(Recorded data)
##########

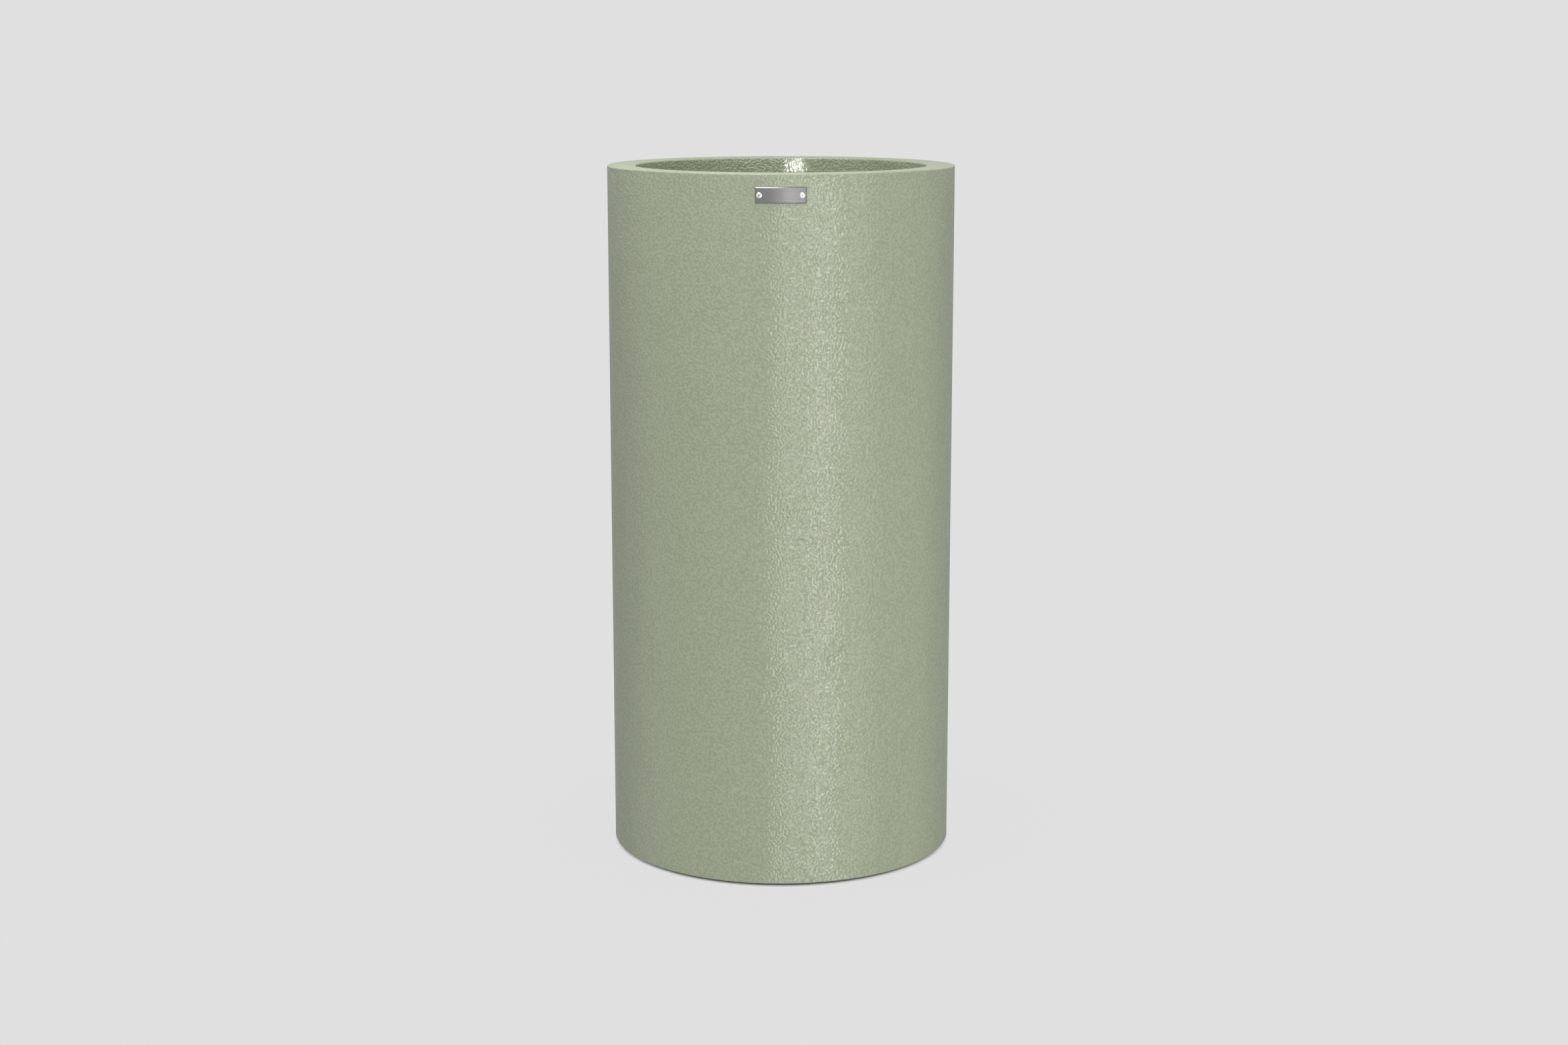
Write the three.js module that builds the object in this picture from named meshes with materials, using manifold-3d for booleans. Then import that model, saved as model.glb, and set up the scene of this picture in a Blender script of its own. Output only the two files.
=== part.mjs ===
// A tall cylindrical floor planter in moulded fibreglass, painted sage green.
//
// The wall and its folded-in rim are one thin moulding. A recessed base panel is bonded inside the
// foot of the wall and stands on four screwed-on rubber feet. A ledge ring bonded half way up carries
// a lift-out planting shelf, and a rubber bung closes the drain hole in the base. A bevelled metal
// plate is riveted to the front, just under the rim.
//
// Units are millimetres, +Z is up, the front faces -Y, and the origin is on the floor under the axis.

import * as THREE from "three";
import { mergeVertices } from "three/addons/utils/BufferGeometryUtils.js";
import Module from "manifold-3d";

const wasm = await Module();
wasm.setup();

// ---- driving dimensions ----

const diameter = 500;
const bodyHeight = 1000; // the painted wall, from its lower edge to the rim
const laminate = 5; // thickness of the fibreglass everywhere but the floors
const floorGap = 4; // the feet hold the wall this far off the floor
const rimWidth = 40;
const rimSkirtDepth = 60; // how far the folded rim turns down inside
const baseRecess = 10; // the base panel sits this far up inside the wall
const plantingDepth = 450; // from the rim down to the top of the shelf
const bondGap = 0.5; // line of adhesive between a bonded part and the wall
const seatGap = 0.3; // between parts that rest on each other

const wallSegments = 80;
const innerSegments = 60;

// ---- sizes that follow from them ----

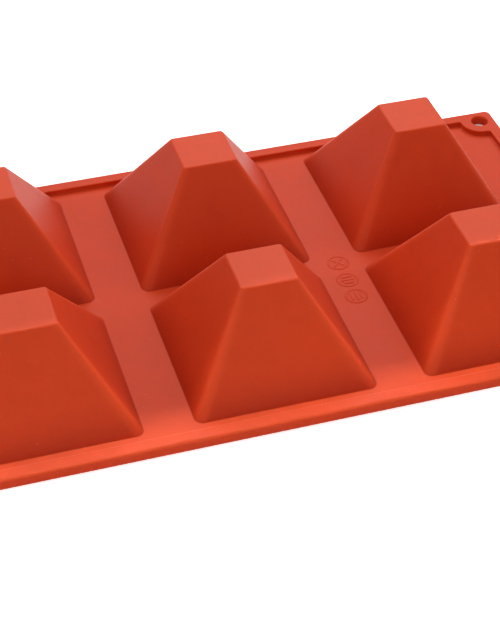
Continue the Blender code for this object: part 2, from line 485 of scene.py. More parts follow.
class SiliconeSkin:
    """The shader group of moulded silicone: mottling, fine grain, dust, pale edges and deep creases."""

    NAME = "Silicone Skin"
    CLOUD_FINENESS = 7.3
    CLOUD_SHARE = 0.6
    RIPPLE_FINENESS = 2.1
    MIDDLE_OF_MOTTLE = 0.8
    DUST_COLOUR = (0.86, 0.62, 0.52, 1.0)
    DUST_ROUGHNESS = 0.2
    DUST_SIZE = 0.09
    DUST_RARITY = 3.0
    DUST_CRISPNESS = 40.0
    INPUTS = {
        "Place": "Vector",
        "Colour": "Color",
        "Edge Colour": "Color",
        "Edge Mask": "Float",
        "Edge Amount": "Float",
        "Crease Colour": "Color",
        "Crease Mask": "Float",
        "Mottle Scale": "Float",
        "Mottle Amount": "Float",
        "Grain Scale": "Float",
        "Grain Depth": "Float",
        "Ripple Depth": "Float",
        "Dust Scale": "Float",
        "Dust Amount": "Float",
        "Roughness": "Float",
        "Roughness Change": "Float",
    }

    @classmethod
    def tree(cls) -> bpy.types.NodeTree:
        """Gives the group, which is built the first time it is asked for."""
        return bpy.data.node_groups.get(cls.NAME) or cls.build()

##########

WORK REQUIRED:
Within the material above, extract exactly the lines that start at the line containing "Continue the Blender" and stop after the line containing "shader group of", and only those.

EXERCISE ANSWER:
Continue the Blender code for this object: part 2, from line 485 of scene.py. More parts follow.
class SiliconeSkin:
    """The shader group of moulded silicone: mottling, fine grain, dust, pale edges and deep creases."""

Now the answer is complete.